If another person treats us badly without reason or justice, we must fight against it, and prove by doing so that the dealing was unjust. But if we ourselves are at fault, we should blame ourselves before resenting bad treatment on the part of the other. If someone deals with us much better than we deserve, we should not become oblivious of the fact that we do not deserve his good treatment; we should count it as a kindness on his part. If we find that we have deserved the good treatment given us by another we should not take it as something on which to pride ourselves or something to be vain about; but we should take it as a strengthening of the hope to become still better, so that the goodness of God may manifest itself through us.


It is generally the case that as man attributes his pleasant experiences in life to his own worthiness, and unpleasant experiences he considers to be the wrath of God. The right way to consider this matter is that every pleasant experience should be counted as His great mercy for one's very small goodness, which cannot be compared with God's mercy, and as an encouragement to increase the goodness in oneself; and every unpleasant experience should be considered as God's small wrath for our great evil, to teach us the lesson to refrain from it; and one should see His mercy in both; in the former evident, in the latter hidden.
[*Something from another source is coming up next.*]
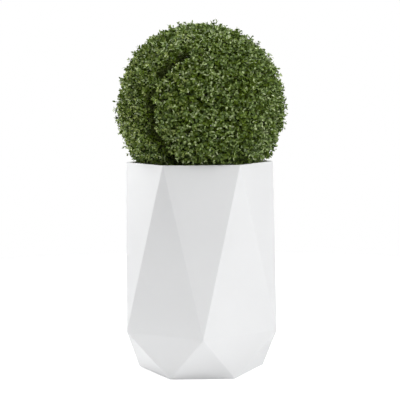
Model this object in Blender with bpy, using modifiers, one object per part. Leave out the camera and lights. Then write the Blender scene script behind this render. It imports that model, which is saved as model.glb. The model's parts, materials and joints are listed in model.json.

A wise man is he who keeps an even balance between faith and fear: such faith in God's mercy that he says, 'If the whole virtuous world were drowned, I with my faith in His mercy should be saved, like Noah in his ark'; and such fear that he says, 'If the whole wicked world were saved, I might be taken to task by the wrath of God'. Those who do not understand this moral are apt to go astray by seeing the wicked enjoying themselves, and by looking at the suffering of the virtuous.

The world and its life is an illusion to the untrained eye. It deludes, puzzles, and creates confusion in man's sight; and the first step in the right direction is to watch the pleasure and displeasure of God by closely watching life; and constantly to endeavor to walk in the path of His pleasure, and to refrain from taking the path of those who act to His displeasure.